Com treze toneladas, Emmanuel é o chefe de sinos mais famoso da França, também da Europa. Só dobra em ocasiões especiais: por exemplo, Natal, Páscoa, eleição ou morte de um papa.

Também em dois momentos importantes para o Planeta — e aí Emmanuel caprichou na força do badalo. Em 1918 e em 1945, anunciou a paz entre as nações, no fim das duas guerras mundiais. Aliás, de guerras e revoluções, Emmanuel tem o que contar.

É um sobrevivente da Revolução Francesa, quando os sinos da Notre-Dame foram retirados, quebrados e fundidos. Só ele, impávido, permaneceu no lugar — provável, grande demais para a força dos braços revoltosos.

Emmanuel dobrou e repicou recentemente, é claro, na reabertura da Notre-Dame. Quando ele toca, badalam também o Marcel, o Gabriel, o Denis, o Étienne, o Benoît, o Maurice.

Depois, guarda-se para grandes ocasiões. Os companheiros garantem o trabalho de ritmar a vida, de Paris. Dão as horas do dia, avisam as missas e badalam para lembrar os dias festivos da história da França.

Os sinos de Notre-Dame mantêm, assim, o papel glorioso dos sinos, quando funcionavam como estação de rádio, nas cidades. No passado, anunciava os nascimentos e as mortes — fazendo a diferença no toque, se o defunto era criança, homem ou mulher. Também as tempestades, incêndios, enchentes. Ajudavam os barcos a voltarem para casa.

Instrumento de música e agregador, é também um símbolo — a voz sonora de Deus?

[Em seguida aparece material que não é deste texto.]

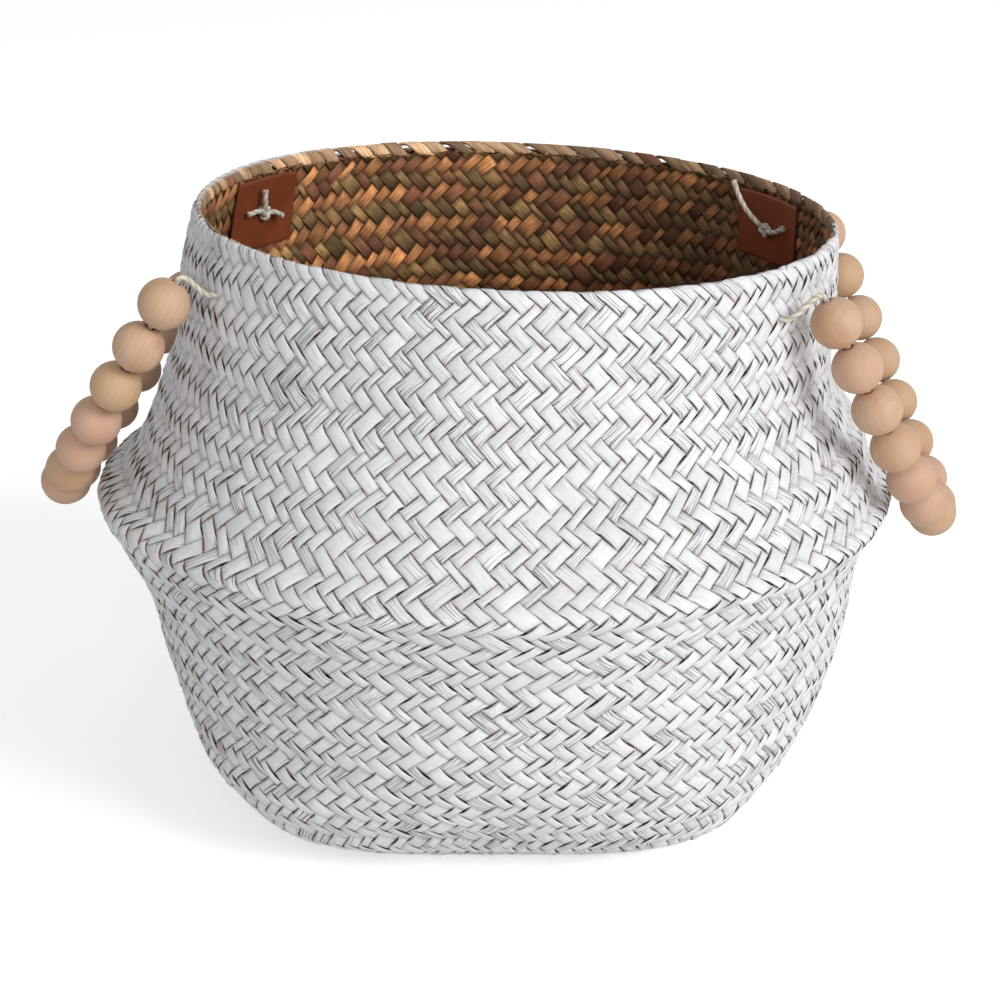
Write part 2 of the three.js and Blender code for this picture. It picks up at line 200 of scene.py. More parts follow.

Desde a Idade Média são batizados, bentos e perfumados com incensos, para soltarem do metal a “voz que procura os viajantes” — a frase dos sinos de Notre-Dame.

Em Portugal e no Brasil, a tradição dos sinos vai desaparecendo. Não se morre mais como antes. No tempo da poetisa Cora Coralina (1889-1985): “ninguém descia à cova sem sinal de um sino”. Hoje, entramos e saímos do mundo sob o silêncio dos sinos e confusos em meio à falação das redes sociais.

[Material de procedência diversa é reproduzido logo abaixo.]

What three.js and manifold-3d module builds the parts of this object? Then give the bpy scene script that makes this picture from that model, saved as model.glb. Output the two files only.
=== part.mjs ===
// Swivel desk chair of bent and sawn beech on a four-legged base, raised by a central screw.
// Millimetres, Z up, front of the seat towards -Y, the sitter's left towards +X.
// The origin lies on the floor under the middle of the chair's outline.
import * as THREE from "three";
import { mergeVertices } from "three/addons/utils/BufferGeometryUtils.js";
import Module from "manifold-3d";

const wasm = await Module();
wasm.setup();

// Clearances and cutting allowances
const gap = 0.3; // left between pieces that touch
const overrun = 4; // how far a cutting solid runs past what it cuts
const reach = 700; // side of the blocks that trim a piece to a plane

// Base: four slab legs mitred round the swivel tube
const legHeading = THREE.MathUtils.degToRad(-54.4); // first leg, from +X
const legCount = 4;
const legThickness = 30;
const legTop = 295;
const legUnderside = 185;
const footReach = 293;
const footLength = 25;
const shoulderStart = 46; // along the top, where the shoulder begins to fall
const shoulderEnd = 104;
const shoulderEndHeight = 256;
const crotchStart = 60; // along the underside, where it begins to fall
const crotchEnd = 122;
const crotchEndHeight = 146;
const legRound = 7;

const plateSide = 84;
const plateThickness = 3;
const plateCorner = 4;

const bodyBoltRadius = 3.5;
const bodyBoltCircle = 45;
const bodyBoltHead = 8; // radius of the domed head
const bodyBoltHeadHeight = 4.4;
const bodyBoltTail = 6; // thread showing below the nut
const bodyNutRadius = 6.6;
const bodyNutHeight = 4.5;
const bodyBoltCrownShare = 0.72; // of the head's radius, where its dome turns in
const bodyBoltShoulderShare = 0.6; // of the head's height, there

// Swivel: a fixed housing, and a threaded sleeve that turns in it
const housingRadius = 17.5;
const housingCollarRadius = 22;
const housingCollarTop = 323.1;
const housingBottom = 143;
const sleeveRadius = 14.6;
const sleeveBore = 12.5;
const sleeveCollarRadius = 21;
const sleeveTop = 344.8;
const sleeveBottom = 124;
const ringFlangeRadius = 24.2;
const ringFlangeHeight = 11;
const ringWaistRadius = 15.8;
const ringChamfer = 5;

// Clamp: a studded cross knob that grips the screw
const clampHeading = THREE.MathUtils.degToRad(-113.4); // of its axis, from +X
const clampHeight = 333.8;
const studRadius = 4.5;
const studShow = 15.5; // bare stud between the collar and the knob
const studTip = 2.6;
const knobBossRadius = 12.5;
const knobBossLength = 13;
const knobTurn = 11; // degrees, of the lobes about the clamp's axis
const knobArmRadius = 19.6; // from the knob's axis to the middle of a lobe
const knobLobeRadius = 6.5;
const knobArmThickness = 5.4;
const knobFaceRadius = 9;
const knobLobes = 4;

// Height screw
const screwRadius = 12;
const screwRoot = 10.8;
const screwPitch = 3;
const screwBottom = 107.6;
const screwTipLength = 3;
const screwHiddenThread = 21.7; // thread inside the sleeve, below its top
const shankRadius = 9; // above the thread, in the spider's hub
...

Mas, o Natal está à porta, quem sabe não teremos a sorte de ouvir um badalar genuíno, na percussão do bronze, de novo? Terei de ir mais longe, em busca de uma voz assim.

Aqui perto de casa, há décadas o sino da igreja marcava as horas dos dias e celebrava as datas importantes. Eu à janela, nem precisava de relógio. Calou-se, em definitivo, este mês — justo em dezembro. Provável, eu suspeito, reclamação da vizinhança.

A voz do sino lembrava-me da vida, em comunidade. Sabíamos das horas, juntos. Agora, silêncio. Agora, vazio. Algo se desligou entre mim e os outros.

Será substituído, quem sabe, por um frio sistema de som. Só a potência de Emmanuel, em Paris, tem a garantia de continuar a acordar os que sonambulam, pela vida — véem, véem, véem. O pequeno sino português saiu de cena, aposentado. E a saudade dele vai encher o meu Natal.